**DATASET EXTRACT:**
%%

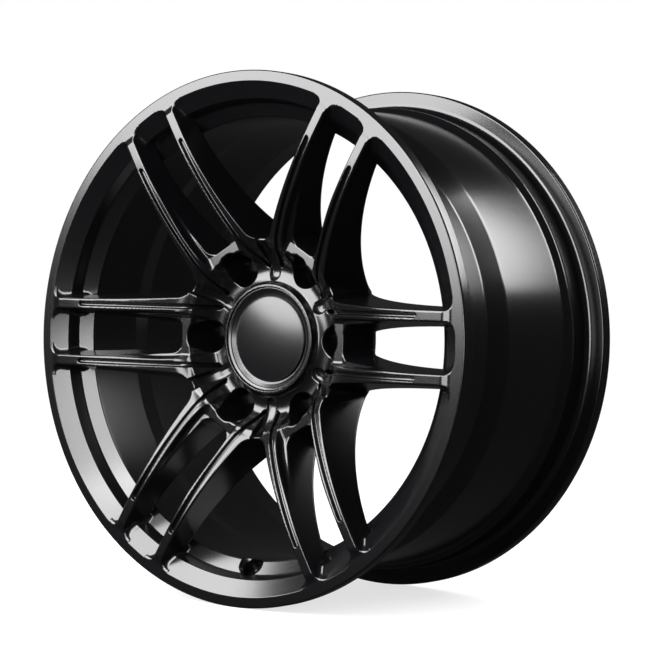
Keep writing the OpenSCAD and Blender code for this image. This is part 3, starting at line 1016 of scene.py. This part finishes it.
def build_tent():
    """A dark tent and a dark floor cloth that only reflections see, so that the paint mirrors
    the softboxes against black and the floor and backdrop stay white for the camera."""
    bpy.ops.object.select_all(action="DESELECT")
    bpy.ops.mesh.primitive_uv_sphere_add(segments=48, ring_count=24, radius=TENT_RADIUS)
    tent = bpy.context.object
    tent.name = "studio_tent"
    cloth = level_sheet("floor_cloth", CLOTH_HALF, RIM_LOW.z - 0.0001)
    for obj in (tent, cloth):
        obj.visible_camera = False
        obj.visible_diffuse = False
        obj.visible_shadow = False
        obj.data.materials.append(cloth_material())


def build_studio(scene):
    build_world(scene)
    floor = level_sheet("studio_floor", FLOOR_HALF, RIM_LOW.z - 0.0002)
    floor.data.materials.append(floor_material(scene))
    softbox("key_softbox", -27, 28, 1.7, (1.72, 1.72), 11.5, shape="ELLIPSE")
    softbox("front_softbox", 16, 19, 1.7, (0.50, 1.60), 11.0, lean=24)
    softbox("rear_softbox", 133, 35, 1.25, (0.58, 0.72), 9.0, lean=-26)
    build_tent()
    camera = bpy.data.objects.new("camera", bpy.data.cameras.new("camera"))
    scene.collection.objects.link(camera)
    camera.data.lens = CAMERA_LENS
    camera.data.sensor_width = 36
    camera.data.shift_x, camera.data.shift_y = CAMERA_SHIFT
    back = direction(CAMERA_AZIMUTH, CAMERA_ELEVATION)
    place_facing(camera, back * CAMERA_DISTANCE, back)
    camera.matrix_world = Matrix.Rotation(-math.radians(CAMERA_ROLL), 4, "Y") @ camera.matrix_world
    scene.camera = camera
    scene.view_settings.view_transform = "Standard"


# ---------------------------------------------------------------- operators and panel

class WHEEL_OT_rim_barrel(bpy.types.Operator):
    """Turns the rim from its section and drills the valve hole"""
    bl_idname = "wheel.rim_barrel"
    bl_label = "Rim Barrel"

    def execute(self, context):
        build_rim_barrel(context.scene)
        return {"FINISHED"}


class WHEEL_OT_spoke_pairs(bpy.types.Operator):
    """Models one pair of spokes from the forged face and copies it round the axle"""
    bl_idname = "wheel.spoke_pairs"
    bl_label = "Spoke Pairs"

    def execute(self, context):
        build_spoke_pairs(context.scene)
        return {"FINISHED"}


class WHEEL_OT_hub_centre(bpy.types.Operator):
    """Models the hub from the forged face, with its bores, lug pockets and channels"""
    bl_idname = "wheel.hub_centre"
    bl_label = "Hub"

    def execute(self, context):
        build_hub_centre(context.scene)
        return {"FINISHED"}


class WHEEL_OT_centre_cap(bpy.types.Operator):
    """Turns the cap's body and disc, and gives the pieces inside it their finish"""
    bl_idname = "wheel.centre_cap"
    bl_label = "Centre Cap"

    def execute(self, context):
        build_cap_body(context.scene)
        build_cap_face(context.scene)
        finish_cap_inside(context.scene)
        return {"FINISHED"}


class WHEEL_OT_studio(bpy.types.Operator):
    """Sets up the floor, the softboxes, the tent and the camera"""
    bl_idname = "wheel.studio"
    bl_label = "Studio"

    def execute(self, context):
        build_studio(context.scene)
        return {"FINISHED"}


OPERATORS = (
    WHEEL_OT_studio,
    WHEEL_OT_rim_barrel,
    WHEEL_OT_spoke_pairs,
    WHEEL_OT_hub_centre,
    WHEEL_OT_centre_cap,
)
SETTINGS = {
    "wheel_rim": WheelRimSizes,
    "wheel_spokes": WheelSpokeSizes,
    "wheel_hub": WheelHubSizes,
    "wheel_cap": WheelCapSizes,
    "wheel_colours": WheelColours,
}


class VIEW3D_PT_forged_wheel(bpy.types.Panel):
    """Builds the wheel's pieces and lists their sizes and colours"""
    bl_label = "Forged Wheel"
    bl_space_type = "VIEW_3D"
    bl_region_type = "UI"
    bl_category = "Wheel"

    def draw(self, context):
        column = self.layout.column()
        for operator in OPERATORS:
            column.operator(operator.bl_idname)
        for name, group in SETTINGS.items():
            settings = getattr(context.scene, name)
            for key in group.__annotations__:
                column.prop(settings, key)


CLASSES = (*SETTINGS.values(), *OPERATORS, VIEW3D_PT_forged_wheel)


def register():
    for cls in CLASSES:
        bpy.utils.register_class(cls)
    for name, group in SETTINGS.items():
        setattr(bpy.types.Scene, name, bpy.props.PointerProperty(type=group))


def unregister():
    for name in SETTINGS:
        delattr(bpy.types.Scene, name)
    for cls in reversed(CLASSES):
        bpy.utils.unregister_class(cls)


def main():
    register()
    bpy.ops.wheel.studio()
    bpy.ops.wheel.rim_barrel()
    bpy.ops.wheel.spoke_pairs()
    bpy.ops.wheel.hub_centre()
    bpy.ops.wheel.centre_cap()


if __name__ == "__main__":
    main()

%%

**STATED EXERCISE:** Write out each line of the data above again, exactly as given.

**OUTPUT OF THE EXERCISE:**
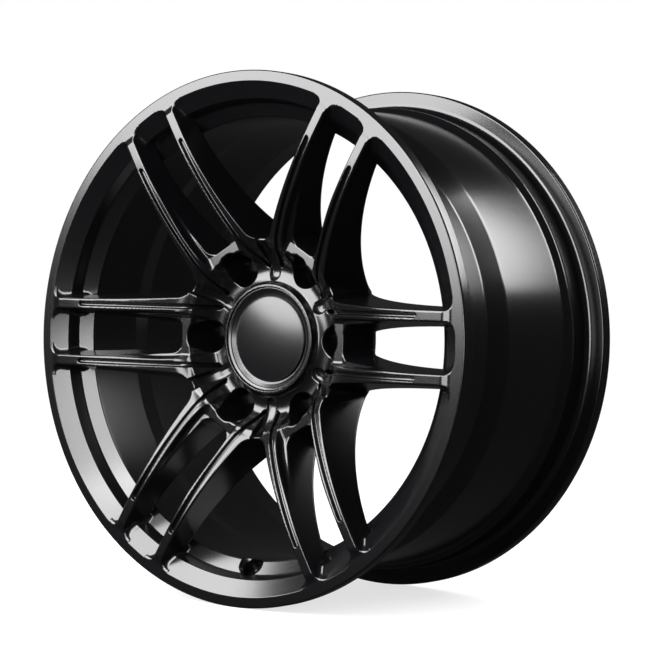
Keep writing the OpenSCAD and Blender code for this image. This is part 3, starting at line 1016 of scene.py. This part finishes it.
def build_tent():
    """A dark tent and a dark floor cloth that only reflections see, so that the paint mirrors
    the softboxes against black and the floor and backdrop stay white for the camera."""
    bpy.ops.object.select_all(action="DESELECT")
    bpy.ops.mesh.primitive_uv_sphere_add(segments=48, ring_count=24, radius=TENT_RADIUS)
    tent = bpy.context.object
    tent.name = "studio_tent"
    cloth = level_sheet("floor_cloth", CLOTH_HALF, RIM_LOW.z - 0.0001)
    for obj in (tent, cloth):
        obj.visible_camera = False
        obj.visible_diffuse = False
        obj.visible_shadow = False
        obj.data.materials.append(cloth_material())


def build_studio(scene):
    build_world(scene)
    floor = level_sheet("studio_floor", FLOOR_HALF, RIM_LOW.z - 0.0002)
    floor.data.materials.append(floor_material(scene))
    softbox("key_softbox", -27, 28, 1.7, (1.72, 1.72), 11.5, shape="ELLIPSE")
    softbox("front_softbox", 16, 19, 1.7, (0.50, 1.60), 11.0, lean=24)
    softbox("rear_softbox", 133, 35, 1.25, (0.58, 0.72), 9.0, lean=-26)
    build_tent()
    camera = bpy.data.objects.new("camera", bpy.data.cameras.new("camera"))
    scene.collection.objects.link(camera)
    camera.data.lens = CAMERA_LENS
    camera.data.sensor_width = 36
    camera.data.shift_x, camera.data.shift_y = CAMERA_SHIFT
    back = direction(CAMERA_AZIMUTH, CAMERA_ELEVATION)
    place_facing(camera, back * CAMERA_DISTANCE, back)
    camera.matrix_world = Matrix.Rotation(-math.radians(CAMERA_ROLL), 4, "Y") @ camera.matrix_world
    scene.camera = camera
    scene.view_settings.view_transform = "Standard"


# ---------------------------------------------------------------- operators and panel

class WHEEL_OT_rim_barrel(bpy.types.Operator):
    """Turns the rim from its section and drills the valve hole"""
    bl_idname = "wheel.rim_barrel"
    bl_label = "Rim Barrel"

    def execute(self, context):
        build_rim_barrel(context.scene)
        return {"FINISHED"}


class WHEEL_OT_spoke_pairs(bpy.types.Operator):
    """Models one pair of spokes from the forged face and copies it round the axle"""
    bl_idname = "wheel.spoke_pairs"
    bl_label = "Spoke Pairs"

    def execute(self, context):
        build_spoke_pairs(context.scene)
        return {"FINISHED"}


class WHEEL_OT_hub_centre(bpy.types.Operator):
    """Models the hub from the forged face, with its bores, lug pockets and channels"""
    bl_idname = "wheel.hub_centre"
    bl_label = "Hub"

    def execute(self, context):
        build_hub_centre(context.scene)
        return {"FINISHED"}


class WHEEL_OT_centre_cap(bpy.types.Operator):
    """Turns the cap's body and disc, and gives the pieces inside it their finish"""
    bl_idname = "wheel.centre_cap"
    bl_label = "Centre Cap"

    def execute(self, context):
        build_cap_body(context.scene)
        build_cap_face(context.scene)
        finish_cap_inside(context.scene)
        return {"FINISHED"}


class WHEEL_OT_studio(bpy.types.Operator):
    """Sets up the floor, the softboxes, the tent and the camera"""
    bl_idname = "wheel.studio"
    bl_label = "Studio"

    def execute(self, context):
        build_studio(context.scene)
        return {"FINISHED"}


OPERATORS = (
    WHEEL_OT_studio,
    WHEEL_OT_rim_barrel,
    WHEEL_OT_spoke_pairs,
    WHEEL_OT_hub_centre,
    WHEEL_OT_centre_cap,
)
SETTINGS = {
    "wheel_rim": WheelRimSizes,
    "wheel_spokes": WheelSpokeSizes,
    "wheel_hub": WheelHubSizes,
    "wheel_cap": WheelCapSizes,
    "wheel_colours": WheelColours,
}


class VIEW3D_PT_forged_wheel(bpy.types.Panel):
    """Builds the wheel's pieces and lists their sizes and colours"""
    bl_label = "Forged Wheel"
    bl_space_type = "VIEW_3D"
    bl_region_type = "UI"
    bl_category = "Wheel"

    def draw(self, context):
        column = self.layout.column()
        for operator in OPERATORS:
            column.operator(operator.bl_idname)
        for name, group in SETTINGS.items():
            settings = getattr(context.scene, name)
            for key in group.__annotations__:
                column.prop(settings, key)


CLASSES = (*SETTINGS.values(), *OPERATORS, VIEW3D_PT_forged_wheel)


def register():
    for cls in CLASSES:
        bpy.utils.register_class(cls)
    for name, group in SETTINGS.items():
        setattr(bpy.types.Scene, name, bpy.props.PointerProperty(type=group))


def unregister():
    for name in SETTINGS:
        delattr(bpy.types.Scene, name)
    for cls in reversed(CLASSES):
        bpy.utils.unregister_class(cls)


def main():
    register()
    bpy.ops.wheel.studio()
    bpy.ops.wheel.rim_barrel()
    bpy.ops.wheel.spoke_pairs()
    bpy.ops.wheel.hub_centre()
    bpy.ops.wheel.centre_cap()


if __name__ == "__main__":
    main()